(Exercise goal)
Say how many lines of the listing below contain "code", giving the number and nothing else.

____________________

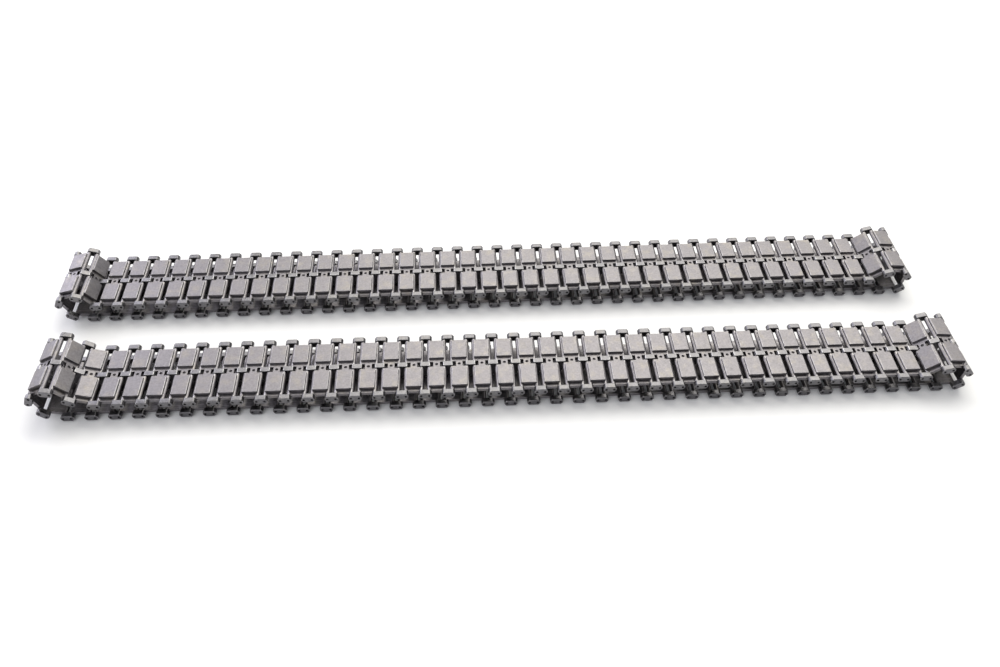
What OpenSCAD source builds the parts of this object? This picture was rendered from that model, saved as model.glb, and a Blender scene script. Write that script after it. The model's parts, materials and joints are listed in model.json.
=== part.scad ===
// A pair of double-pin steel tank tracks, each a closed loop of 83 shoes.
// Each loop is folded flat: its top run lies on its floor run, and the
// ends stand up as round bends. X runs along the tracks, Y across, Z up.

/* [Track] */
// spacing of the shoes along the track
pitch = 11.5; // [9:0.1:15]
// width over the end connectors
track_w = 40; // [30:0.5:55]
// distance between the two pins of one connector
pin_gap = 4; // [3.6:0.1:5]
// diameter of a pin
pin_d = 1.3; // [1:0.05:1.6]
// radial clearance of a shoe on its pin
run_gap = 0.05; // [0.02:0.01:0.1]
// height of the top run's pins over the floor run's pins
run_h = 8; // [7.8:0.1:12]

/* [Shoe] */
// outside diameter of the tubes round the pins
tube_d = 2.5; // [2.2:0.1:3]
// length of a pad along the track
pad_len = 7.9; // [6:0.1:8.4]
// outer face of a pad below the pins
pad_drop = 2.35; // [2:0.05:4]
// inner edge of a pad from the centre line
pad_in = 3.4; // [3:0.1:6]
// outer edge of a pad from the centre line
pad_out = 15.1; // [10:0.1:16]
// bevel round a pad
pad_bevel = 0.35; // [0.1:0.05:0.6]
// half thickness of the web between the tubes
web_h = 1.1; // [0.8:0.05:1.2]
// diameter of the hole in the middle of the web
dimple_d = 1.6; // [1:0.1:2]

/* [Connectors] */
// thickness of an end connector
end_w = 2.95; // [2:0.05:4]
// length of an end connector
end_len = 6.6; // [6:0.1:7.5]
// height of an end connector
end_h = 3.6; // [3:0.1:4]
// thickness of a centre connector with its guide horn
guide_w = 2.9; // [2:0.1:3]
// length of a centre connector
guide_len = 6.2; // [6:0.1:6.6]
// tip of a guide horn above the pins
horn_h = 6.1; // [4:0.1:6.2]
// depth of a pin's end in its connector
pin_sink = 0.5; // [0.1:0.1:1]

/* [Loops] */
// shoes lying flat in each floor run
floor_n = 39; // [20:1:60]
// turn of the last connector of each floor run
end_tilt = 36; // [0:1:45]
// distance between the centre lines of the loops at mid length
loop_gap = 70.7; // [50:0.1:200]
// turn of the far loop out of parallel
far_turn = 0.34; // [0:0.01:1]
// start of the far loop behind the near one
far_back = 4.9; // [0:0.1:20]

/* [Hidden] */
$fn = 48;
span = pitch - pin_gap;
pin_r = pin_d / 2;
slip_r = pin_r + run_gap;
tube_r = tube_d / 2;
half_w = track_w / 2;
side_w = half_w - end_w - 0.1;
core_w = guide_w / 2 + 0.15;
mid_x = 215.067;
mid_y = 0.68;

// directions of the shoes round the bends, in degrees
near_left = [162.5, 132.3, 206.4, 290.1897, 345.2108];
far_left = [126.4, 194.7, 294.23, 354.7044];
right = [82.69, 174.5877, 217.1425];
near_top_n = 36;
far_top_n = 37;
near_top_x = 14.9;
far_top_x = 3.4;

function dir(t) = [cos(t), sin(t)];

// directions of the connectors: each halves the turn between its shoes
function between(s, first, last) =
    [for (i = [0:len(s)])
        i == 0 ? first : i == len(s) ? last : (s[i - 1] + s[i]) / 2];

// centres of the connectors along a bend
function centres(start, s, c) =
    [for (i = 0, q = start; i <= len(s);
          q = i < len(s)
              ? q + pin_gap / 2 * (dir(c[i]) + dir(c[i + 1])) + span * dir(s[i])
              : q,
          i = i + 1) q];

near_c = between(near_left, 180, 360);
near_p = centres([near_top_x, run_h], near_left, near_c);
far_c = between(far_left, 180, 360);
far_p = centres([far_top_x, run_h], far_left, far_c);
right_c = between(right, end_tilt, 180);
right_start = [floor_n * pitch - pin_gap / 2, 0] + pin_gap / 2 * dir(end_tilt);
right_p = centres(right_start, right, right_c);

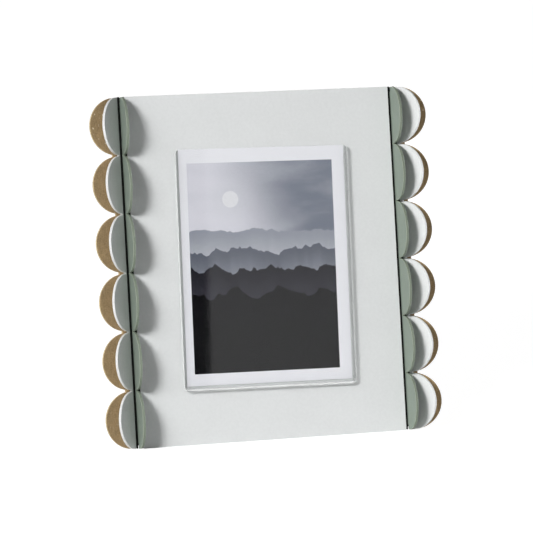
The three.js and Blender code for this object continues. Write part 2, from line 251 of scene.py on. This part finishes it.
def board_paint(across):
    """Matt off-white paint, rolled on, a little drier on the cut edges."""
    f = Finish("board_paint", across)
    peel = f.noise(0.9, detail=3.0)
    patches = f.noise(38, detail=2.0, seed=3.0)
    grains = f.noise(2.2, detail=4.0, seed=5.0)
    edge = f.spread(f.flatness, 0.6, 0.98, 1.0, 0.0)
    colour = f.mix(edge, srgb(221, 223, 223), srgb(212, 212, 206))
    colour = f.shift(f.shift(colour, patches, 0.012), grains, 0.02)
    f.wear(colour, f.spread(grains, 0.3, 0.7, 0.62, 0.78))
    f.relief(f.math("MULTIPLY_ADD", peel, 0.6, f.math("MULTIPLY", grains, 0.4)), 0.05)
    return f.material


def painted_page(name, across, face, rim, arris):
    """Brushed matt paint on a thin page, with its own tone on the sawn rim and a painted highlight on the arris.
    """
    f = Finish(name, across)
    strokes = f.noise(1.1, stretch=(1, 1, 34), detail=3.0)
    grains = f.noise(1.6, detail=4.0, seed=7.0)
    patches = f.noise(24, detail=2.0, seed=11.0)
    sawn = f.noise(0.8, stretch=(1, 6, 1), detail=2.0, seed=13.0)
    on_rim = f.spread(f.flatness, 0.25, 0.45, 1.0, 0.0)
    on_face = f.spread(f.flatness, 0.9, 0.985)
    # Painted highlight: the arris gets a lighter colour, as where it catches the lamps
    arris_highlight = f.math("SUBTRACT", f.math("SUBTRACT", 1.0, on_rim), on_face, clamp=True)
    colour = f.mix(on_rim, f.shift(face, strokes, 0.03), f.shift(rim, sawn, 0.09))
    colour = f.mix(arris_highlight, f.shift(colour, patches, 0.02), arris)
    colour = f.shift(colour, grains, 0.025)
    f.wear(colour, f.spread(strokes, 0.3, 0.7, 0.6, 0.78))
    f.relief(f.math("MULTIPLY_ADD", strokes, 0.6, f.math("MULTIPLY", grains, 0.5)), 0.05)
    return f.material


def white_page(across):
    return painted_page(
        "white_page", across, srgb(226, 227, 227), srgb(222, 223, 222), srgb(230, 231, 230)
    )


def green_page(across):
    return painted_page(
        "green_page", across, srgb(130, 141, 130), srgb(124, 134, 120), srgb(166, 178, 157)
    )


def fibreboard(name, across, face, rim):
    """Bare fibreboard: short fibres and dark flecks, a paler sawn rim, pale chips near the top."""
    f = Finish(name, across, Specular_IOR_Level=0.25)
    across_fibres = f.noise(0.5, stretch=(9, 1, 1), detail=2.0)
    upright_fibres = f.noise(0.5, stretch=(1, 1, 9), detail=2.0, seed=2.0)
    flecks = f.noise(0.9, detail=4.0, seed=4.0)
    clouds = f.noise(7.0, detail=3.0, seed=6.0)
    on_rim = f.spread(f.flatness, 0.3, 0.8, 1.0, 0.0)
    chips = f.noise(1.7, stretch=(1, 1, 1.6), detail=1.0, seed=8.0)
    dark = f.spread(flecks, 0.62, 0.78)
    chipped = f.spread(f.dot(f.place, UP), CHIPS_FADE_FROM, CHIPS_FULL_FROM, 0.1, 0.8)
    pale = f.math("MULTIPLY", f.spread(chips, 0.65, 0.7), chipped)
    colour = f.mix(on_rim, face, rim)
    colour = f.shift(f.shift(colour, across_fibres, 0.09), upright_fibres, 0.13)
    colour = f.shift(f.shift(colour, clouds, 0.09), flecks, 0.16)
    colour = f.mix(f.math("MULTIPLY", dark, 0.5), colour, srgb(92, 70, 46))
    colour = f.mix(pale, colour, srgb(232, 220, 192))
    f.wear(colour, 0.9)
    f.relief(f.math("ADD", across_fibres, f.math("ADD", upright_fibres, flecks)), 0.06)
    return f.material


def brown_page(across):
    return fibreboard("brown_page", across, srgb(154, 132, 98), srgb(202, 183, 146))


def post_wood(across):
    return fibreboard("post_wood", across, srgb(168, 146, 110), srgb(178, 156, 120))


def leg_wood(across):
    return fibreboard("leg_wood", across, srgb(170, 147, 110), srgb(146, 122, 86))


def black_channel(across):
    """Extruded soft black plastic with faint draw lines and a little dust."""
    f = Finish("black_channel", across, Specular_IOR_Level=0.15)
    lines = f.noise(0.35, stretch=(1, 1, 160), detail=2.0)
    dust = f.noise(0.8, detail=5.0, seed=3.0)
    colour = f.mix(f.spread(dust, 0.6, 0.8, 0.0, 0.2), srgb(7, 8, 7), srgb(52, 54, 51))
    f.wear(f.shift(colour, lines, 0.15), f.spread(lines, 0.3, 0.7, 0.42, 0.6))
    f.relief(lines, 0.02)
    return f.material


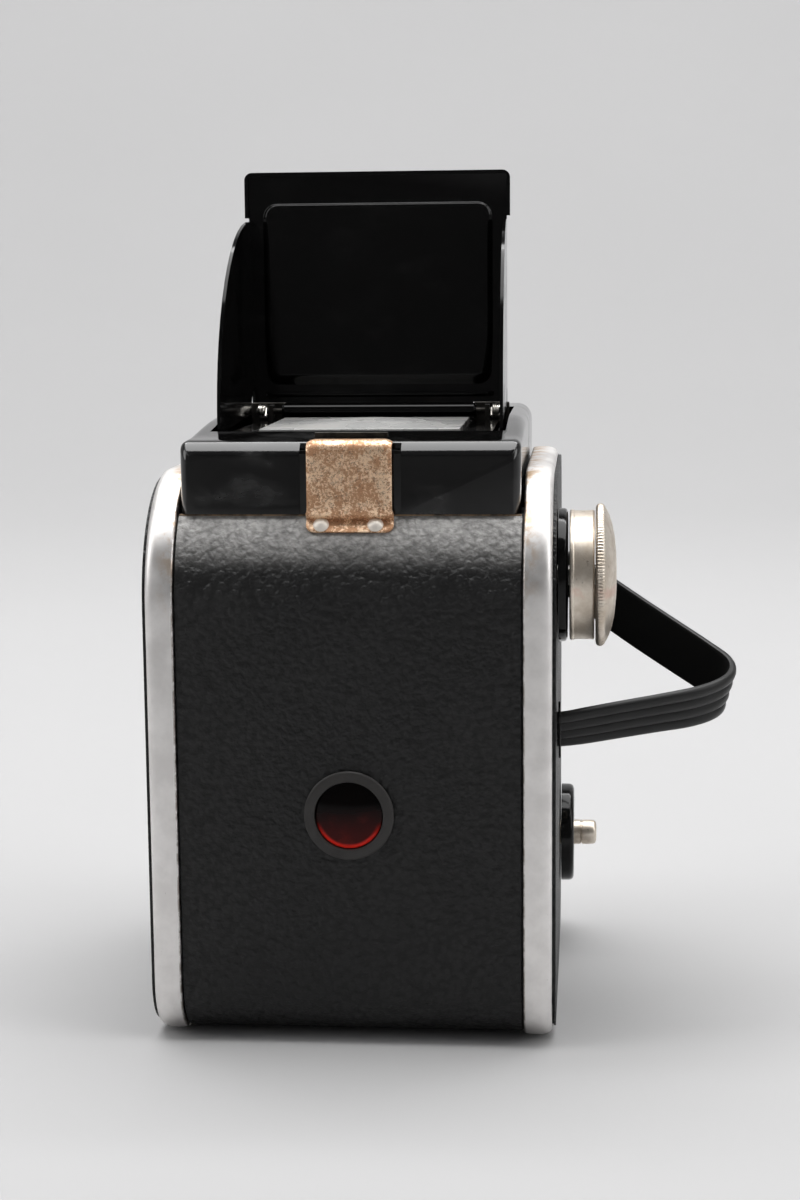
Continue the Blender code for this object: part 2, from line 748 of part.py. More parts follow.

____________________

(Written answer)
2